The rads table contains results of imaging studies ordered during each visit (CSN). “Study” is the type of imaging test (e.g., “XR HAND 3 VIEWS LEFT”), and “Impression” gives the de-identified free text summary of the resulting radiology report. As for the labs table, “Order_time” is the shifted time the study was ordered, and “Result_time” reflects when the attending radiologist’s impression was posted.

Numerics

The numerics table contains the non-waveform monitoring data, by visit (CSN). “Measure” indicates one of 12 measurements: heart rate (HR), respiratory rate (RR), oxygen saturation by pulse oximetry (SpO2), systolic blood pressure (SBP), diastolic blood pressure (DBP), mean arterial pressure (MAP), temperature in degrees Fahrenheit (Temp), mean last-minute perfusion index derived from the PPG waveform (Perf), pain rating on 0–10 scale (Pain), liters per minute of supplemental oxygen (LPM_O2), and heart rate variability over the last 1 minute (1min_HRV) or 5 minutes (5min_HRV), calculated as the standard deviation of the beat-to-beat RR interval of the ECG waveform over this period. “Value” gives the accompanying numeric value of the observation.
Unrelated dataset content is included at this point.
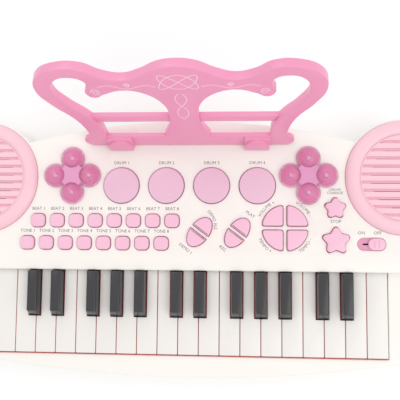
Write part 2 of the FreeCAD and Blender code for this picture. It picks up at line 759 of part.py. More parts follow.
def upper_casing():
    shell = casing_solid(0, PARTING_Z, DECK_Z).cut(casing_solid(WALL, PARTING_Z, DECK_UNDER_Z))
    shell = shell.cut(box(-FAR, FAR, -FAR, STEP_Y, RIM_Z, DECK_Z + 1))
    rim = casing_solid(0, RIM_Z - WALL, RIM_Z).common(box(-FAR, FAR, -FAR, WELL_BACK_Y, 0, FAR))
    step = casing_solid(0, RIM_Z - WALL, DECK_Z)
    step = step.common(box(-FAR, FAR, STEP_Y, WELL_BACK_Y, 0, FAR))
    well = box(-WELL_HALF - WELL_WALL, WELL_HALF + WELL_WALL, -WELL_FRONT_GAP - WELL_WALL,
               WELL_BACK_Y, WELL_FLOOR_Z, RIM_Z)
    switch_pad = box(SWITCH_X - SWITCH_L / 2 - WALL, SWITCH_X + SWITCH_L / 2 + WALL,
                     SWITCH_Y - SWITCH_W / 2 - WALL, SWITCH_Y + SWITCH_W / 2 + WALL,
                     DECK_UNDER_Z - SWITCH_DEEP, DECK_Z)
    sockets = [lean_back(socket(x)) for x in (-HOOD_X, HOOD_X)]
    bosses = [upper_boss(x, y) for x, y in boss_places()]
    casing = fuse([shell, rim, step, well, switch_pad] + bosses + sockets)
    opening = box(-WELL_HALF, WELL_HALF, -WELL_FRONT_GAP, WELL_BACK_Y, 0, WHITE_TOP_Z + LIP_GAP)
    above = casing_solid(0, DECK_Z, DECK_Z + FAR)
    slots = [lean_back(tongue(x, SOCKET_GAP, -TONGUE_L - 1, BAR_H)) for x in (-HOOD_X, HOOD_X)]
    bores = [cylinder(x, y, SCREW_R + ROD_FIT, PARTING_Z, PARTING_Z + SCREW_BITE + 0.5)
             for x, y in boss_places()]
    return casing.cut([opening, above] + slots + bores + deck_holes())


def lower_casing():
    shell = casing_solid(0, BOTTOM_Z, PARTING_Z).cut(casing_solid(WALL, FLOOR_Z, PARTING_Z))
    feet = [cylinder(side * x, y, FOOT_R, 0, FLOOR_Z) for x, y in FOOT_POS for side in (1, -1)]
    bosses = [cylinder(x, y, BOSS_R, BOTTOM_Z, PARTING_Z) for x, y in boss_places()]
    outer_x, outer_y = BOX_HALF_X + BOX_WALL + DOOR_LEDGE, BOX_HALF_Y + BOX_WALL + DOOR_LEDGE
    tray = box(-outer_x, outer_x, BOX_MID_Y - outer_y, BOX_MID_Y + outer_y, BOTTOM_Z,
               BOX_TOP_Z + BOX_WALL)
    tab_boss = cylinder(0, door_screw_y(), BOSS_R, FLOOR_Z, BOX_TOP_Z)
    saddles = [box(x - SADDLE_T / 2, x + SADDLE_T / 2, PIVOT_BACK - BARREL_R,
                   PIVOT_BACK + BARREL_R, BOTTOM_Z, PIVOT_Z + BARREL_R)
               for x in saddle_places() + [-WELL_HALF - SADDLE_T, WELL_HALF + SADDLE_T]]
    rests = [box(x - SADDLE_T / 2, x + SADDLE_T / 2, PLUNGER_Y - KEY_BOARD_W / 2,
                 PLUNGER_Y + KEY_BOARD_W / 2, BOTTOM_Z, KEY_BOARD_Z) for x in saddle_places()]
    casing = fuse([shell, tray, tab_boss] + feet + bosses + saddles + rests)
    hollow = box(-BOX_HALF_X, BOX_HALF_X, BOX_MID_Y - BOX_HALF_Y, BOX_MID_Y + BOX_HALF_Y,
                 BOTTOM_Z, BOX_TOP_Z)
    rod_hole = Part.makeCylinder(ROD_R + ROD_FIT, 2 * FAR, Vector(-FAR, PIVOT_BACK, PIVOT_Z),
                                 Vector(1, 0, 0))
    wells = [cylinder(x, y, SCREW_HEAD_R + 0.4, BOTTOM_Z, SCREW_SEAT_Z)
             for x, y in boss_places()]
    bores = [cylinder(x, y, SCREW_R + 0.3, BOTTOM_Z, PARTING_Z) for x, y in boss_places()]
    bores.append(cylinder(0, door_screw_y(), SCREW_R + ROD_FIT, BOTTOM_Z,
                          FLOOR_Z + SCREW_BITE + 0.5))
    return casing.cut([hollow, door_blank(DOOR_GAP), rod_hole] + wells + bores)


def door_screw_y():
    return BOX_MID_Y + BOX_HALF_Y + BOX_WALL + DOOR_LEDGE + DOOR_TAB / 2


def door_blank(grow):
    """Battery door with its screw tab, or with grow the recess that it closes."""
    half_x, half_y = BOX_HALF_X + DOOR_LEDGE + grow, BOX_HALF_Y + DOOR_LEDGE + grow
    panel = box(-half_x, half_x, BOX_MID_Y - half_y, BOX_MID_Y + half_y, BOTTOM_Z, FLOOR_Z)
    tab = box(-DOOR_TAB_W / 2 - grow, DOOR_TAB_W / 2 + grow, BOX_MID_Y,
              door_screw_y() + DOOR_TAB / 2 + grow, BOTTOM_Z, FLOOR_Z)
    return panel.fuse(tab).removeSplitter()


def battery_door():
    door = door_blank(0)
    door = door.cut(cylinder(0, door_screw_y(), SCREW_R + 0.3, BOTTOM_Z, FLOOR_Z))
    return door.cut(cylinder(0, door_screw_y(), SCREW_HEAD_R + 0.2, BOTTOM_Z, BOTTOM_Z + 1.2))


# Inner pieces

def batteries():
    cells = []
    for x in (-CELL_L / 2 - CELL_GAP / 2, CELL_L / 2 + CELL_GAP / 2):
        for y in (-CELL_R - CELL_GAP / 2, CELL_R + CELL_GAP / 2):
            cells.append(Part.makeCylinder(
                CELL_R, CELL_L, Vector(x - CELL_L / 2, BOX_MID_Y + y, FLOOR_Z + CELL_R + CELL_GAP),
                Vector(1, 0, 0)))
    return Part.makeCompound(cells)


def circuit_boards():
    main = box(-MAIN_BOARD_HALF, MAIN_BOARD_HALF, MAIN_BOARD_Y[0], MAIN_BOARD_Y[1],
               MAIN_BOARD_Z, BOARD_TOP_Z)
    ear = box(MAIN_BOARD_HALF - 1, SWITCH_BOARD_X, MAIN_BOARD_Y[0], SWITCH_BOARD_Y,
              MAIN_BOARD_Z, BOARD_TOP_Z)
    keys = box(-WELL_HALF + 2, WELL_HALF - 2, PLUNGER_Y - KEY_BOARD_W / 2,
               PLUNGER_Y + KEY_BOARD_W / 2, KEY_BOARD_Z, KEY_BOARD_Z + BOARD_T)
    return Part.makeCompound([main.fuse(ear).removeSplitter(), keys])


def contact_strip():
    low = KEY_BOARD_Z + BOARD_T
    strip = box(-WELL_HALF + 3, WELL_HALF - 3, PLUNGER_Y - STRIP_W / 2, PLUNGER_Y + STRIP_W / 2,
                low, low + STRIP_T)
    domes = [cylinder(x, PLUNGER_Y, DOME_R, low, low + STRIP_T + DOME_H) for x in key_middles()]
    return fuse([strip] + domes)


def pivot_rod():
    half = WELL_HALF + 2 * SADDLE_T
    return Part.makeCylinder(ROD_R, 2 * half, Vector(-half, PIVOT_BACK, PIVOT_Z), Vector(1, 0, 0))


def screw(x, y, seat_z, tip_z):
    head = cylinder(x, y, SCREW_HEAD_R, seat_z - SCREW_HEAD_H, seat_z)
    return head.fuse(cylinder(x, y, SCREW_R, seat_z, tip_z)).removeSplitter()


def casing_screws():
    screws = [screw(x, y, SCREW_SEAT_Z, PARTING_Z + SCREW_BITE) for x, y in boss_places()]
    screws.append(screw(0, door_screw_y(), BOTTOM_Z + 1.2, FLOOR_Z + SCREW_BITE))
    return Part.makeCompound(screws)


def build():
    os.makedirs("parts", exist_ok=True)
    save("upper_casing", upper_casing())
    save("lower_casing", lower_casing())
    save("battery_door", battery_door())
    for i in range(WHITE_COUNT):
        save("white_key_%02d" % (i + 1), white_key(i))
    for i, x in enumerate(black_centres().values()):
        save("black_key_%02d" % (i + 1), black_key(x))
    for name, outline, rise in controls():
        save(name, control(outline, rise))
    save("rhythm_buttons", button_row(RHYTHM_X, RHYTHM_Y))
    save("tone_buttons", button_row(TONE_X, TONE_Y))
    save("power_switch_knob", power_knob())
    save("flower_lenses", both_sides(flower_lens()))
    save("speaker_grilles", both_sides(grille()))
    save("speaker_drivers", both_sides(driver()))
    save("music_stand", music_stand())
    save("batteries", batteries())
    save("circuit_boards", circuit_boards())
    save("contact_strip", contact_strip())
    save("key_pivot_rod", pivot_rod())
    save("casing_screws", casing_screws())


build()
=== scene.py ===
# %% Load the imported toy
import json
import math
import bmesh
import bpy
from mathutils import Matrix, Vector


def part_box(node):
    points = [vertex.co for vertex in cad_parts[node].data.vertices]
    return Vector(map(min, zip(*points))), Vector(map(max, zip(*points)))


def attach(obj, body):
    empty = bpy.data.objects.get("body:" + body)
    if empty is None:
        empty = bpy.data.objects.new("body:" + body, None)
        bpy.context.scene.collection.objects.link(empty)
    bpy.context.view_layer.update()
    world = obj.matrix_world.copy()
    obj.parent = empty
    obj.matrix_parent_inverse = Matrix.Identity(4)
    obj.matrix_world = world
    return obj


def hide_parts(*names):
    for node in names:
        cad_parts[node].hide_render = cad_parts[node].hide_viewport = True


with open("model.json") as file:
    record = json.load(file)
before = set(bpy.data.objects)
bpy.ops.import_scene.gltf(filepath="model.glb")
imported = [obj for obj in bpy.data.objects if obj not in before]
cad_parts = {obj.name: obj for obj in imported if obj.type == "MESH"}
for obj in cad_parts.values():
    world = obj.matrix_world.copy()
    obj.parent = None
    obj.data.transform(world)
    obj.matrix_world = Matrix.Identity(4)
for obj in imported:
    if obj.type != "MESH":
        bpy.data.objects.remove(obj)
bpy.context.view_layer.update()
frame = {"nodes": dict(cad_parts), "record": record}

MM = 0.001

# %% [markdown]
# The scene is a toy keyboard that lies on a pale table and is seen from above, a little from the
# front.  The CAD model already holds every size, so each piece here starts from a CAD node or
# from a box that the frame gives.  First come a few helpers: one turns a web colour into the
# linear numbers that Blender mixes with, one adds a shader node, and one hangs a piece on its
# moving body.


# %% Helpers for colour and shader nodes
def linear(hex_colour, alpha=1.0):
    """An sRGB hex colour as linear RGBA."""
    parts = [int(hex_colour[i:i + 2], 16) / 255 for i in (1, 3, 5)]
    return [c / 12.92 if c <= 0.04045 else ((c + 0.055) / 1.055) ** 2.4 for c in parts] + [alpha]


def add_node(tree, kind, settings=None, **inputs):
    """Adds a shader node; inputs are values, or sockets to link from."""
    node = tree.nodes.new(kind)
    for key, value in (settings or {}).items():
        setattr(node, key, value)
    for name, value in inputs.items():
        socket = node.inputs[name.replace("_", " ")]
        if isinstance(value, bpy.types.NodeSocket):
            tree.links.new(value, socket)
        else:
            socket.default_value = value
    return node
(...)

Where underlying observations are made more frequently than once per minute, they are aggregated to the mean value over the 60 seconds preceding the timestamp given in “Time”. “Source” indicates whether a value was recorded by nursing (Chart) or derived directly from the monitoring database (Monitor).

Waveforms

The waveforms folder contains ECG (electrocardiogram), PPG (photoplethysmogram), and Resp (respiration) waveform data as WFDB records. The waveform data is organized into folders by visit. Parent folders are named by the last 3 digits of the CSN. These folders contain CSN-level folders, which contain subfolders for each waveform data type (ECG, PPG, respiration), containing multi-segment WFDB-compatible records of the waveforms.

Technical Validation

We confirmed the completeness and consistency of de-identification, ensuring that all HIPAA identifiers were removed and that all perturbations were consistent across data elements. Perturbed values include patient identifiers (MRN), visit identifiers (CSN), ages, timestamps, and free-text radiology report impressions. Validation included the following checks:

  1. 1.

    Original and the de-identified MRNs are disjoint sets.

  2. 2.

    Original and the de-identified CSNs are disjoint sets.

  3. 3.

    All shifted timestamps range between years 2150 and 2350.

  4. 4.

    Since ages were randomly perturbed by adding a number from {-2,-1,0,1,2} to the original age, we ensured that the distribution of differences between true and perturbed ages was uniform across this range.

  5. 5.

    All event timestamps in a visit fall between arrival and departure times, with certain appropriate exceptions (e.g. results reported after ED departure).

  6. 6.

    All timestamps for a given patient were shifted by the same amount, with rare exceptions: some diagnoses had missing Noted_date in the pmh table (typically marked as 1900-01-01), for which the de-identified timestamp was set to 2150-01-01.

  7. 7.

    De-identification of the radiology report impressions in the rads table was confirmed by independent human reviewers.